Wednesday, February 25, 2015

black and white double feature: a place of one's own and the search for beauty



a Place of One's Own: (1945. dir: Bernard Knowles) Knowles began as Hitchcock's pre-Hollywood cinematographer, and this was his first jaunt in the director's chair.

James Mason plays thirty years older than his true age, and does it with a certain Johnny-Deppian glee, and without a hitch or a falter. This is a ghost story, but plays out like an old parlor-play or chamber-piece, with the servants ducking in upon occasion to act as a Greek chorus, providing exposition and letting us in on the mood of the house. Mason and (also artificially aged) Barbara Mullen shine unfailingly as the unlucky couple who have retired to a haunted house, but Margaret Lockwood, a big star in Britain at the time, gets clumsy with the kabuki over-emoting and nearly ruins the piece. Well, the piece is so slowly-paced that it really ruins itself; she helps it along towards its inevitable failure.

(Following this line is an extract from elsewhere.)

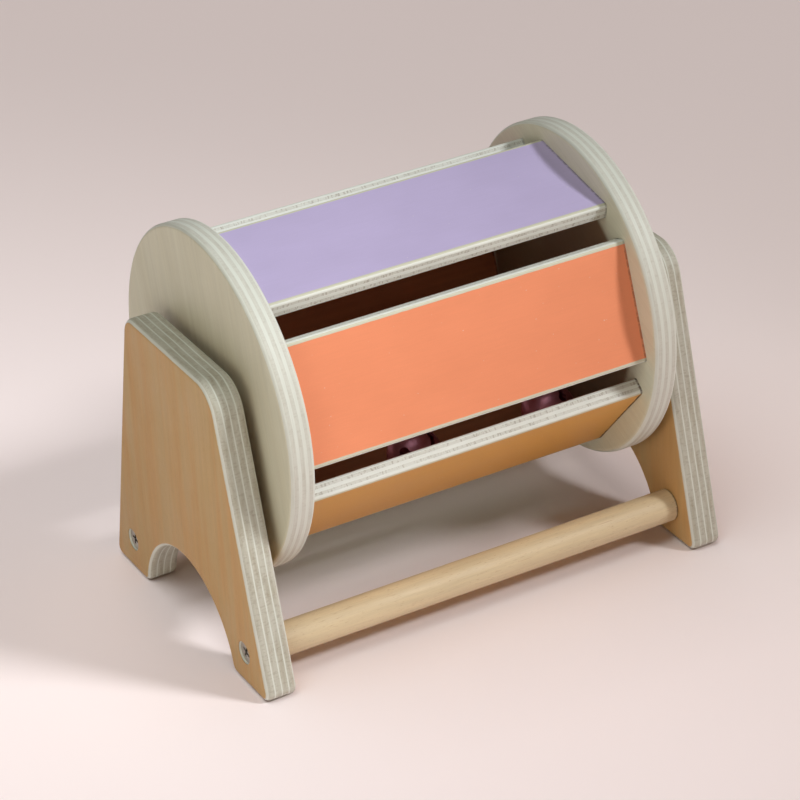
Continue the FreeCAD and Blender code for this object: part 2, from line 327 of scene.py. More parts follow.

It doesn't hold a candle to the Uninvited, another British ghost story from the same period. This one is like a short story stretched to try and fit across a novel-sized frame, with the same dull conversation about whether ghosts exist repeated as a sort of coda, just to fill the time. Its twist-ending, when it comes, is not sufficiently impressive to justify the build-up. Its best moments are when Mullen is watching the ghost (which we sometimes hear but never see); she is so entirely convincing that one can almost see the phantom reflected in her eyes, and these are the only chilling moments the film has to offer.



the Search for Beauty: (1934. dir: Erle C. Kenton) An early vehicle for Ida Lupino (when she was still blond and English) and Buster Crabbe (with the day's equivalent of a Schwarzenegger physique) about a shyster trio who want to cash in on the sex appeal of Olympian superstars to make a million bucks under the thin veneer of respectability offered by a "health and exercise" campaign. The film itself, pre-Hays and cheese/beefcake focused, achieves some inspired moments of levity with its skipping dialogue and the wonderful powers of reaction owned by James Gleason, a veteran of the Spanish-American War, then of the stage, then a frequenter of the backlot from the earliest times of Hollywood. Mostly, though, it's about healthy young bodies parading around wearing very little.